EXERCISE DETAILS: What is wanted is an exact restatement of the lines from the one with "What bpy script" through the one with "STEPS_PER_FLUTE = 6", both included, and of no other lines.

--

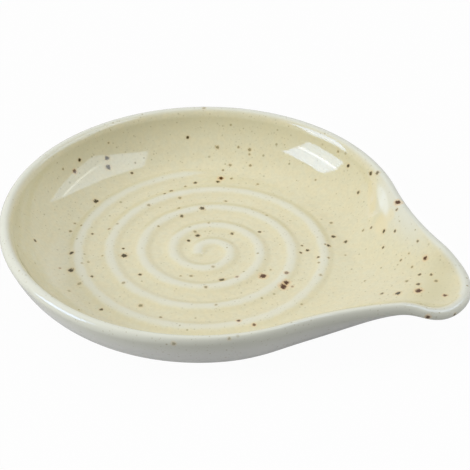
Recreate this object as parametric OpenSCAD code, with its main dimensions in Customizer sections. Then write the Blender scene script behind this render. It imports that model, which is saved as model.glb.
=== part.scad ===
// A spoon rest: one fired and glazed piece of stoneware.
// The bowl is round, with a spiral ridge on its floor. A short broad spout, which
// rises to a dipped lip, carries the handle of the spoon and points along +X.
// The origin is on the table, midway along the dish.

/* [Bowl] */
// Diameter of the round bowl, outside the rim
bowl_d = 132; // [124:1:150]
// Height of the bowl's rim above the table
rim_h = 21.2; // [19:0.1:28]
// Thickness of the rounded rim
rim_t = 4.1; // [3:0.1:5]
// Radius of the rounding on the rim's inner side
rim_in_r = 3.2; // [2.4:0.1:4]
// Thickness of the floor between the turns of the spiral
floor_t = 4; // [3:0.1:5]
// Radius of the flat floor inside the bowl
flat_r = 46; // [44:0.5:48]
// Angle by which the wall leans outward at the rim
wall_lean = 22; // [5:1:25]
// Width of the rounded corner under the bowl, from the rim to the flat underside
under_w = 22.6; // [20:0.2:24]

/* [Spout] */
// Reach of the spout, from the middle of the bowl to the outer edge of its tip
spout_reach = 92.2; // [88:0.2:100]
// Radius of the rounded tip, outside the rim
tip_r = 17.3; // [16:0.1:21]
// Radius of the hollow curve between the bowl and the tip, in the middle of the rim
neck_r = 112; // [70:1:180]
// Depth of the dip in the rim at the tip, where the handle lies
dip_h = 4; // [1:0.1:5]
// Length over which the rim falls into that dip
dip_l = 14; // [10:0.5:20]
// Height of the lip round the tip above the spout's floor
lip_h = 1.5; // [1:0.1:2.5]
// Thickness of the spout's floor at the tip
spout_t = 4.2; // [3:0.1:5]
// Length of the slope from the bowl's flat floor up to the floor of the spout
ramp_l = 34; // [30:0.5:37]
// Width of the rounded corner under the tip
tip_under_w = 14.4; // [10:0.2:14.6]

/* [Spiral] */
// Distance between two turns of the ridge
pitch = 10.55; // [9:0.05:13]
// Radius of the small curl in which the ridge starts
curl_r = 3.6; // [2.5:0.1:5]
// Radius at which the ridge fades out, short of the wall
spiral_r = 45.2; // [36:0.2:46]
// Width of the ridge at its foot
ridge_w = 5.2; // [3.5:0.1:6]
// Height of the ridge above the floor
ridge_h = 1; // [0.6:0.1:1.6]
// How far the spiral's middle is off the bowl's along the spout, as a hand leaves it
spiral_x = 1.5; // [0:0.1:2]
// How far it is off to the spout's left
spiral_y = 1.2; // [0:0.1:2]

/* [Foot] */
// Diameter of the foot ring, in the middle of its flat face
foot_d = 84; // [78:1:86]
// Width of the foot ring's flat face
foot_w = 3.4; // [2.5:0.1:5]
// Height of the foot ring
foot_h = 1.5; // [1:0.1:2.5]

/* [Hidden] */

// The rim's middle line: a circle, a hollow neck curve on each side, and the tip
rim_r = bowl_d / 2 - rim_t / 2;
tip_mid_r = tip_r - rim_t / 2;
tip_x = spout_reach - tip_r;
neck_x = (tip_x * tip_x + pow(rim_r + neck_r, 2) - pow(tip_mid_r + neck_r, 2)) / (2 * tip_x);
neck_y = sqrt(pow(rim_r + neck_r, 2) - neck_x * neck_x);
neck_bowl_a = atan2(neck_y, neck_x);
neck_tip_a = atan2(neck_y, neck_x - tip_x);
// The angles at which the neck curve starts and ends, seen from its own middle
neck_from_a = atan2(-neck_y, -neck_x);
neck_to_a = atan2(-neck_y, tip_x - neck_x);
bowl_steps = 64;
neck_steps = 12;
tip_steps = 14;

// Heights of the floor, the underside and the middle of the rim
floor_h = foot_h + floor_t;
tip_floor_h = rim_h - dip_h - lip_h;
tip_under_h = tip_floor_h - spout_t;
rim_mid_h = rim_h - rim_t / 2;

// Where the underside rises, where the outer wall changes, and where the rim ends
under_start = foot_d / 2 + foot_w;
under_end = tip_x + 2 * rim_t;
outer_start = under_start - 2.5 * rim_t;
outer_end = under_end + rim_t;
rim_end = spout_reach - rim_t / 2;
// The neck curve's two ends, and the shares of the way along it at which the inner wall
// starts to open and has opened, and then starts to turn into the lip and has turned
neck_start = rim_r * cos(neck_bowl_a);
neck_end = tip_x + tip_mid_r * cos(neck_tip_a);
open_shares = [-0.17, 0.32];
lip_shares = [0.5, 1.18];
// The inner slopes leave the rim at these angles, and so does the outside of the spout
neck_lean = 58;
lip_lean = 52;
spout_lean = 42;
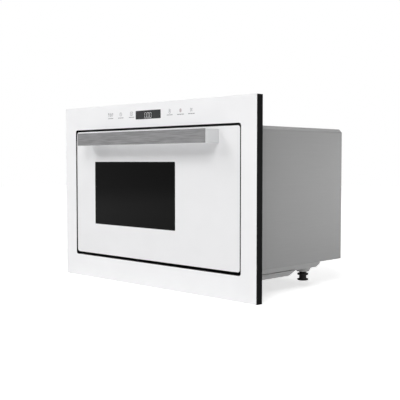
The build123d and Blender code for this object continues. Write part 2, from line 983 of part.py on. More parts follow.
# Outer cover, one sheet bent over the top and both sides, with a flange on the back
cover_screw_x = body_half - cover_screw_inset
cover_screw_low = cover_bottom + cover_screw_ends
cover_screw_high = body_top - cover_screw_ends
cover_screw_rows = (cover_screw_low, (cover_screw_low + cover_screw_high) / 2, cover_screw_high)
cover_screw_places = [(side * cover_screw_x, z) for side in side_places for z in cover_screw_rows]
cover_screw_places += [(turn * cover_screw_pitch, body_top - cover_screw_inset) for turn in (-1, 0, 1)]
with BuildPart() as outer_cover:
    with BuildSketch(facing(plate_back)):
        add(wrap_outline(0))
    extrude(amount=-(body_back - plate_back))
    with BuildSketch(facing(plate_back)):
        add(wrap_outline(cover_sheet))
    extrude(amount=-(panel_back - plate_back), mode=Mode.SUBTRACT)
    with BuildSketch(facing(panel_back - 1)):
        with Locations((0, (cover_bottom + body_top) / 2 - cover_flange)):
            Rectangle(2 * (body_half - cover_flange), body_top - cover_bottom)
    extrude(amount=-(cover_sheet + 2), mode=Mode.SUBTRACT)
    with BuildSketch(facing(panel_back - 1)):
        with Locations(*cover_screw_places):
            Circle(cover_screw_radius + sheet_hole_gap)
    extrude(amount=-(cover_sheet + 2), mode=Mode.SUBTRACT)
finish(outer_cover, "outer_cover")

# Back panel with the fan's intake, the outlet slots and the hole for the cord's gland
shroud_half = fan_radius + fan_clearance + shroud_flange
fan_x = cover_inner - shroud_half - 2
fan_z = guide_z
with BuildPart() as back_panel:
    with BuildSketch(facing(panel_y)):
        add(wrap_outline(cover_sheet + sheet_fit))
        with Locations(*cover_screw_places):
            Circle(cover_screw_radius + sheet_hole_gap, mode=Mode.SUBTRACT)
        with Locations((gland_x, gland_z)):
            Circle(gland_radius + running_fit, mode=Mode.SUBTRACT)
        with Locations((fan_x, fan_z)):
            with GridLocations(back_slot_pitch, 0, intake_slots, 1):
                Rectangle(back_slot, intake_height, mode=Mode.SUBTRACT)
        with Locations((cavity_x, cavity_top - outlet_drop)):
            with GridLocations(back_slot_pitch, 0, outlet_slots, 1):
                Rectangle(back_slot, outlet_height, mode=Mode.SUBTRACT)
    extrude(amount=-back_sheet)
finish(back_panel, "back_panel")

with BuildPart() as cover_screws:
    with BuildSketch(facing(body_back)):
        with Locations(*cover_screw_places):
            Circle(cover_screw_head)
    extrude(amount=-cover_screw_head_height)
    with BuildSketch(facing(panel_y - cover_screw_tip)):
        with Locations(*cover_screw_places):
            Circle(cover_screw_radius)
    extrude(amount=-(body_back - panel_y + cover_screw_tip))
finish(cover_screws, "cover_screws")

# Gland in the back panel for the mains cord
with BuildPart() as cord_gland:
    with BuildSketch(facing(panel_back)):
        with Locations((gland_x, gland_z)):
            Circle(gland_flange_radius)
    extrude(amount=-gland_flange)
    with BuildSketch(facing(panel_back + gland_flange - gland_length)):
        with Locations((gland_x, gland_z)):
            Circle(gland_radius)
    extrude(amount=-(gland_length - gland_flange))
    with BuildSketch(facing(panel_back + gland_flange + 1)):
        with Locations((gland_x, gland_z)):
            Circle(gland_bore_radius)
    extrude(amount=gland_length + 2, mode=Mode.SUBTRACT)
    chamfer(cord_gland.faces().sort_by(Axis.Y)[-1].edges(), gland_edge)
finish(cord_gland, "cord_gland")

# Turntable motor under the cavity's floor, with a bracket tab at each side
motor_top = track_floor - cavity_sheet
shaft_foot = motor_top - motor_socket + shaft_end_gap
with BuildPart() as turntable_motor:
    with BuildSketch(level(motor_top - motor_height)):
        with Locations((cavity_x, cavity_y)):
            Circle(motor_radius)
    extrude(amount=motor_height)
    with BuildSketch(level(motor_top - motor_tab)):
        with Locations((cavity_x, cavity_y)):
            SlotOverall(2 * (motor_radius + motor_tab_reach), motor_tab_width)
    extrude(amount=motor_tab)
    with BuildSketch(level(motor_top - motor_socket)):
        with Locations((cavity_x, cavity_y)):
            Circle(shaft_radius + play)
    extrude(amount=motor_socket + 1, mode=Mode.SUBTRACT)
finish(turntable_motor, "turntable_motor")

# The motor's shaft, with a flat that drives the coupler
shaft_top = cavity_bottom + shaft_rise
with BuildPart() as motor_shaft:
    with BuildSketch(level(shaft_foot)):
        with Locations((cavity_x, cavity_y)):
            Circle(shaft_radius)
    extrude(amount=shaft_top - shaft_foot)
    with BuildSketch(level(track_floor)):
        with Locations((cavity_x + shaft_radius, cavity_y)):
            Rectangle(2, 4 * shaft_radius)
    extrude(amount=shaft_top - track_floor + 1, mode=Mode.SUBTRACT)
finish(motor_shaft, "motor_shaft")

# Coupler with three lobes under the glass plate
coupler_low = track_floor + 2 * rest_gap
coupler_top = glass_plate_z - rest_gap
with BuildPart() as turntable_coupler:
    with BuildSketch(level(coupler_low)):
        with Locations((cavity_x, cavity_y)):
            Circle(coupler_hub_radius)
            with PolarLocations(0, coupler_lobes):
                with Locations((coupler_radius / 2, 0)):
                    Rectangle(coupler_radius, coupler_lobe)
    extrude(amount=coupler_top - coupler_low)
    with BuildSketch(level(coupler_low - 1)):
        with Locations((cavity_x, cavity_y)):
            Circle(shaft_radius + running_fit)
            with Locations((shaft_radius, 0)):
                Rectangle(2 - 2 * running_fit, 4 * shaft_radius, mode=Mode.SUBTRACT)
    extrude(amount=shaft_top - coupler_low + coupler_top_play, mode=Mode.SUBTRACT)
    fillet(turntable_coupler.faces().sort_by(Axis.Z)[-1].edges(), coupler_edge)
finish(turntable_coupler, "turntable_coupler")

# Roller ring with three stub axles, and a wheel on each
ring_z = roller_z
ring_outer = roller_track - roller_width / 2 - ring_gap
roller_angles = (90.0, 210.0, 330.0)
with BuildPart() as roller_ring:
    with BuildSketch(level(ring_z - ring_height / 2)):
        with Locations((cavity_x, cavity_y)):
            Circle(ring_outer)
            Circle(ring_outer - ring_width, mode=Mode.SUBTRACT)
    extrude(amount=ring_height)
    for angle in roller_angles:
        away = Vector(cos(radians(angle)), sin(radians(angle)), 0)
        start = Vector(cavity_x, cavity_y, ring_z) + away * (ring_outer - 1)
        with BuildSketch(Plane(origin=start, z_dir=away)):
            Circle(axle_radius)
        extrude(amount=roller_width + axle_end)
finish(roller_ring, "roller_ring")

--

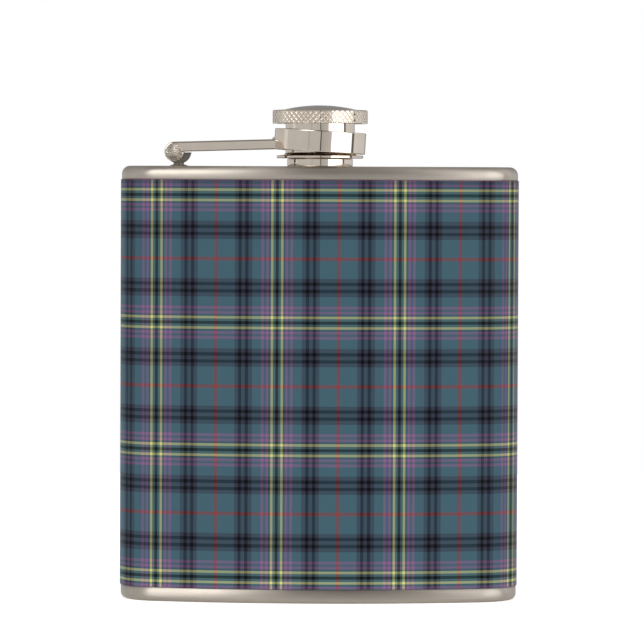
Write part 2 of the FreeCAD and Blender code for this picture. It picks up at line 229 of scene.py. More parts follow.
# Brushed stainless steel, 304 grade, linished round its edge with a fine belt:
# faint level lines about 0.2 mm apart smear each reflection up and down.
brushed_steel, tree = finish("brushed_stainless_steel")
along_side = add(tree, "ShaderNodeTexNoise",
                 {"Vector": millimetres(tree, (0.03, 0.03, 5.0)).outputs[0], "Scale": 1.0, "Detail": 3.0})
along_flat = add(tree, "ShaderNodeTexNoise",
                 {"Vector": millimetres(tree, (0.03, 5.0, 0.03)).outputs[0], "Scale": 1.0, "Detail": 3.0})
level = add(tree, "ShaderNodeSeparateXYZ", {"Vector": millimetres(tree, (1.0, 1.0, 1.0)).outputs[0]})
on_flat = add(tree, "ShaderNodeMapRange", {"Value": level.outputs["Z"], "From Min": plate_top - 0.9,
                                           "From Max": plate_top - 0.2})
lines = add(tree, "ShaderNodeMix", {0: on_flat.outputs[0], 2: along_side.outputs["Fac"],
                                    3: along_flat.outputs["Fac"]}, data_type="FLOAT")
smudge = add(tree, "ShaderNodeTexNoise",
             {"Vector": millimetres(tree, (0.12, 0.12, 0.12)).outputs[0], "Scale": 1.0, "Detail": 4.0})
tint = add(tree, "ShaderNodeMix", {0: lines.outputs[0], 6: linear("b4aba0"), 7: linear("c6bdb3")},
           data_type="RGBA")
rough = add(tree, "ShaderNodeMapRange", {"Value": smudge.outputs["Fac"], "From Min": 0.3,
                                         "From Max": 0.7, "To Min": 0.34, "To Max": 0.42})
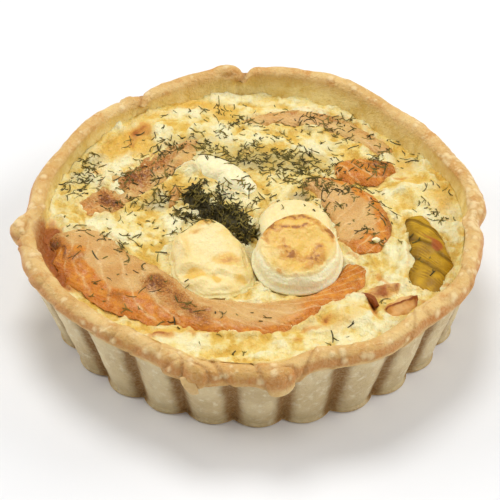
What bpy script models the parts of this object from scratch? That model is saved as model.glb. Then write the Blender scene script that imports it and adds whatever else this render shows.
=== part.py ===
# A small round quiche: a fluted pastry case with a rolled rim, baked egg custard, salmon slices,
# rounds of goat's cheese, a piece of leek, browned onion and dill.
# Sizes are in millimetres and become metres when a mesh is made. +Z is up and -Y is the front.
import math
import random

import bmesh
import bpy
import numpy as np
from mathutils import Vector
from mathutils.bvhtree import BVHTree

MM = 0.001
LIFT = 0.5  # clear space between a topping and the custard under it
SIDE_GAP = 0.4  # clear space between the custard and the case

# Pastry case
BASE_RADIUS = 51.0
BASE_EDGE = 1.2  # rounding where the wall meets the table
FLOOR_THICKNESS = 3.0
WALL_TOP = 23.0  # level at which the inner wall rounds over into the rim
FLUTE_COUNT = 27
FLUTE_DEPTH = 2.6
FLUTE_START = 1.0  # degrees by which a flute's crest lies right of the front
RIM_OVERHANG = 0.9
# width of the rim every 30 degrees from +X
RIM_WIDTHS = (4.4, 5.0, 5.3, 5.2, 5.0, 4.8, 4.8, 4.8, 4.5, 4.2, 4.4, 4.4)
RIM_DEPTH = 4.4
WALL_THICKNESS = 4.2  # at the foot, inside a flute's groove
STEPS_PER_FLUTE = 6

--

ANSWER TO THE EXERCISE:
What bpy script models the parts of this object from scratch? That model is saved as model.glb. Then write the Blender scene script that imports it and adds whatever else this render shows.
=== part.py ===
# A small round quiche: a fluted pastry case with a rolled rim, baked egg custard, salmon slices,
# rounds of goat's cheese, a piece of leek, browned onion and dill.
# Sizes are in millimetres and become metres when a mesh is made. +Z is up and -Y is the front.
import math
import random

import bmesh
import bpy
import numpy as np
from mathutils import Vector
from mathutils.bvhtree import BVHTree

MM = 0.001
LIFT = 0.5  # clear space between a topping and the custard under it
SIDE_GAP = 0.4  # clear space between the custard and the case

# Pastry case
BASE_RADIUS = 51.0
BASE_EDGE = 1.2  # rounding where the wall meets the table
FLOOR_THICKNESS = 3.0
WALL_TOP = 23.0  # level at which the inner wall rounds over into the rim
FLUTE_COUNT = 27
FLUTE_DEPTH = 2.6
FLUTE_START = 1.0  # degrees by which a flute's crest lies right of the front
RIM_OVERHANG = 0.9
# width of the rim every 30 degrees from +X
RIM_WIDTHS = (4.4, 5.0, 5.3, 5.2, 5.0, 4.8, 4.8, 4.8, 4.5, 4.2, 4.4, 4.4)
RIM_DEPTH = 4.4
WALL_THICKNESS = 4.2  # at the foot, inside a flute's groove
STEPS_PER_FLUTE = 6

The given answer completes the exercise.